The Southerner's Handbook

Homegrown Wisdom

A few words on Southern ingenuity

Photo: Clint Hansen


It would surely make us braver and finer people if we lived our lives as farmers or as fishermen, because their wherewithal is in the ground and in the water, absolutely at risk and in play. To this day, the key to the South’s work and to its play is its proximity to that gift of nature—whether we mean the dove shoots built on the corn harvest, or the massive migration of the waterfowl down through the Arkansas, Mississippi, and Louisiana wetlands, or the big April push of the Zeus-like tarpon into the shallow water of the Florida Keys.

With so much natural bounty so close upon us comes the duty to hone the skills to address it, and that’s an amazing bit of good fortune felt in every corner of the region. From Curaçao to the Kentucky bluegrass, the unruly mass of aquatic and terrestrial fertility—and the climates and microclimates that support it—is how the how-to-ness of the South came to be. Each place has its vocabulary of skill. South Louisiana crabbers know where and how to pull up what they call the jimmies, the luscious blues that are immediately flown to the best chefs in the nation; on the vast flats of the Abacos, the legendary guide Joe Cleare could spot a tailing bone at 150 yards; in Jasper, Alabama, Jimmy Fikes can make you a hunting knife with which you can breast a pheasant or with which you can shave.

The immediacy of nature also influences the custom, the social approach to the soft march of the seasons and its rituals. Southerners think nothing—or put another way, think everything—of dove and quail dinners, crawfish boils, wild-turkey Thanksgivings, redfish and pompano feasts, bream and crappie fish fries. The home cook creates these things with an unsurpassed level of generosity and style. Harvesttime is harvesttime, and—again, luckily, because of the geophysical accident of bounty—it’s pretty much all the time, in every nook and cranny of the region.

My grandfather’s farm was in town, not outside it. This is nothing new, but it’s a lovely peculiarity of small Southern towns that there are houses on a nominal street in back of which are barns, some pasture, and random shambling, busted outbuildings left over from the nineteenth century. In my family’s case this compound was extended: Facing the street were my grandfather’s and great-grandfather’s houses, behind which were two servants’ houses (one abandoned), a barn, a smokehouse, and twenty-five acres with a creek for my wild little quarter horse and my brother Joe’s strange, stubborn Shetland pony. Our grandfather had just stopped having cattle out back, as I understood from the many cow piles I stumbled through as I tried to bridle my horse while she skipped blithely away in his huge pasture.

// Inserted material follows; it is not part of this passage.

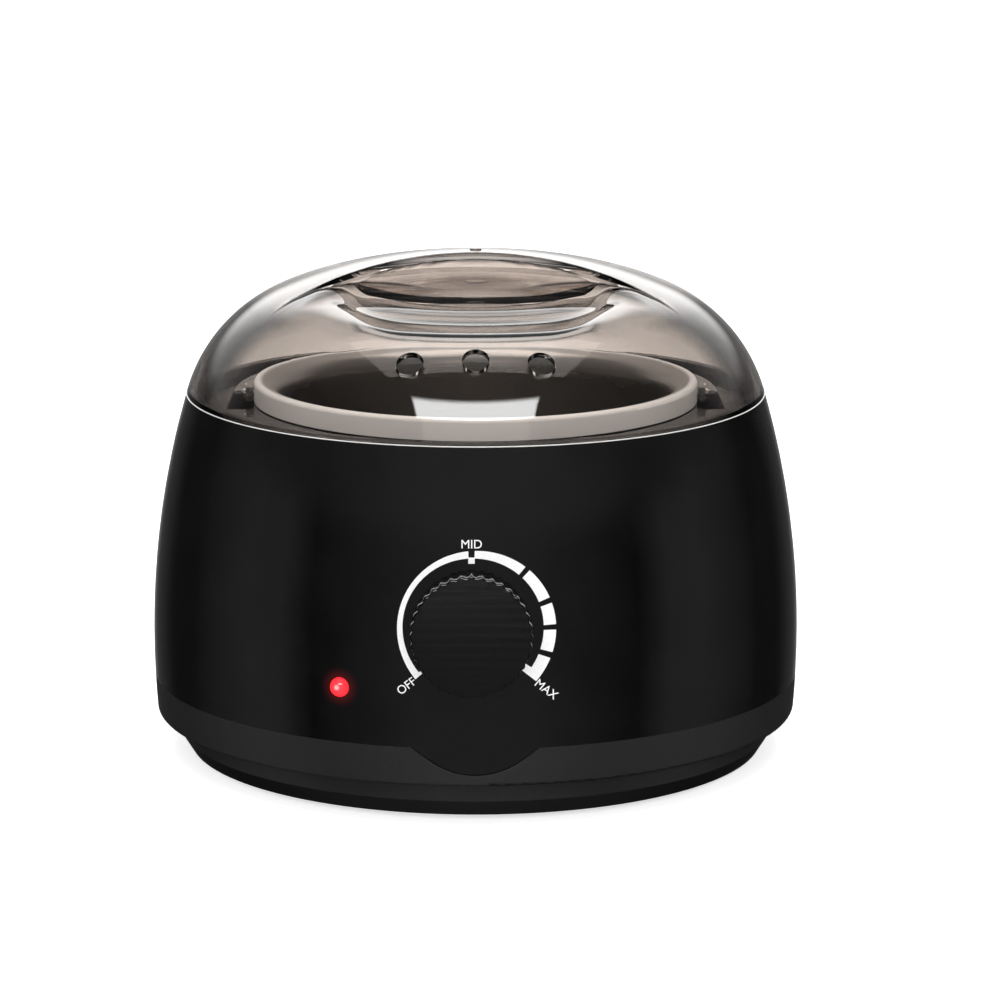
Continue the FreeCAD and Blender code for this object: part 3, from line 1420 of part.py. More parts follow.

Such an environment demands skill. My horse was given to me unbroken, so I quickly set about earning a degree at the university of equine malfeasance, getting kicked, bitten, and thrown while having to master the many fine tricks of bridling and saddling a large animal that didn’t want to play with me so much as it wanted to fight. When our parents moved us to the country, we began living our lives alongside the many great snakes in the woods and creeks behind our house. Not a summer day passed without a copperhead or a king or a cottonmouth appearing at some turn in our play. Tiring of shooting them or letting the dogs have at them, my brother Carl began collecting them, then moved on to squirrels, rabbits, and finally graduated to a four-foot iguana, which he let roam freely in the bedroom I shared with him.

I never understood how Carl got the damn thing, but anything like that usually came from what I knew to be the insane beach-dwelling hucksters of the state of Florida. Quite a few people in the state of Alabama, however, would not set foot in our room after the iguana moved in, including our mother. The iguana wandered implacably across my schoolbooks, and often across me, and at night he’d hang by his claws high on the silk curtains, thinking his special Paleolithic monster thoughts, backlit by the moon. It was an excellent primer on how to live with a dragon.

The homeland holds yet another splendid teaching gift: So much of the South is broken in the most challenging way, broken by the sheer effort of being and working, “wallered out,” as a farmer friend once jauntily described the hitch behind her favorite tractor. It was plowing time, and all the farms around her in Morgan County, Alabama, were in the same fix. Things broken in the previous harvest had not quite been mended. That late in the tilling season, the welders were booked like battlefield surgeons.

A grandee’s daughter educated at private schools, this girl had never held the roar of an oxyacetylene torch or the big searing snap of a nine-inch electrode in her hands. But: Full of what I’ll call the best sort of farmer grit, she headed out that day to learn how to do it.